Scientists decode the genomic sequence of 700,000-year-old horse

July 3, 2013, Shenzhen, China – The international team, which included researchers from University of Copenhagen, BGI and other institutes, has successfully sequenced and analyzed the short pieces of DNA preserved in bone-remnants from a horse frozen for the last 700,000 years in the permafrost of Yukon, Canada. This is the oldest genome reported so far, which is ten times as old as the ancient Denisovan genome reported in last year. The work here laid a solid foundation for researchers to further decode other extinct species and clarify biology evolution.

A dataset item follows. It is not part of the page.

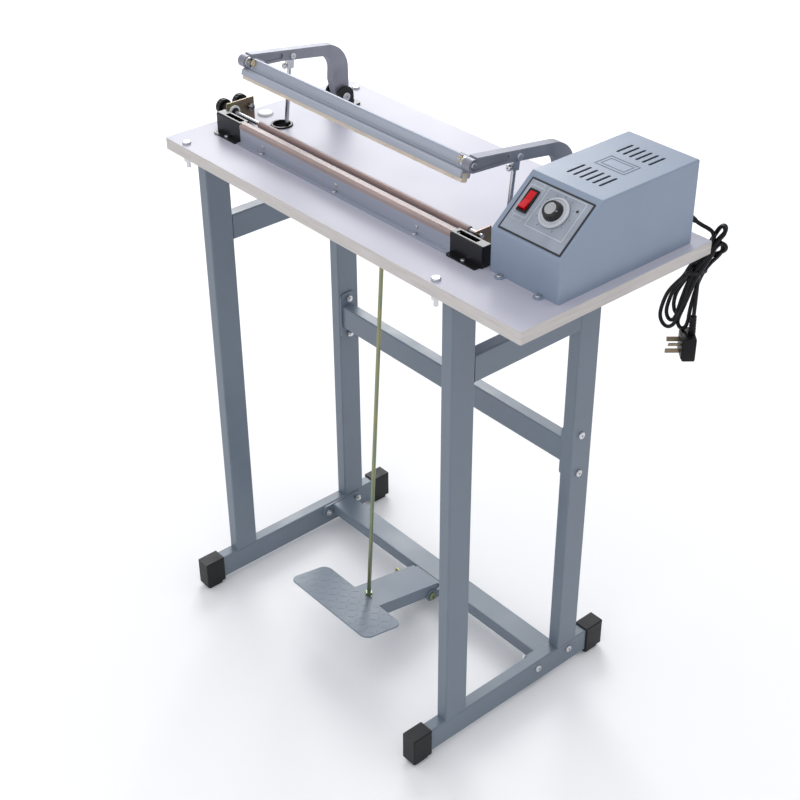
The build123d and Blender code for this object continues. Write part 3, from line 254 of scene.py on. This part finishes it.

The Thistle Creek horse fossil, found by Dr Duane Froese from the University of Alberta in 2003, was from an interglacial organic unit associated with the Gold Run volcanic ash, about 700,000 years old–representing some of the oldest known ice in the northern hemisphere. DNA molecules can be well reserved in species fossils, not as whole chromosomes but as short pieces, while theoretical and empirical evidence suggest the age of this horse fossil approaches the upper limit of DNA survival.

After analysis, the ancient horse bone revealed secondary ion signatures typical of collagen within the bone matrix, including blood-derived peptides. This is consistent with good biomolecular preservation thus possible DNA survival. The team then conducted larger-scale destructive sampling for Illumina and Helicos sequencing to identify molecular preservation niches in the bone and experimental conditions that enabled finishing the whole genome sequence.

Compared with the genomes of a pre-domestication horse, a modern donkey, five modern domestic samples and one modern Przewalski horse, researchers found all contemporary horses, zebras and donkeys originated 4.0~4.5 million years ago– twice the conventionally accepted time to the most recent common ancestor of genus Equus. The study also shows that there were many demographic fluctuations occurred in horse populations in the past two million years, especially during the period of major climatic changes.

The study suggests that the Przewalski and domestic horse populations may diverge 38,000-72,000 years ago, and there is no cross-breeding between the two types of horses. All these findings also provide the evidence that the Przewalski does represent the last survivor of wild horses. The team also fond the evidence supporting the continuous selection of the immune system and olfaction throughout horse evolution, and dozens of genomic regions that are likely to be taken as genetic markers during the domestication.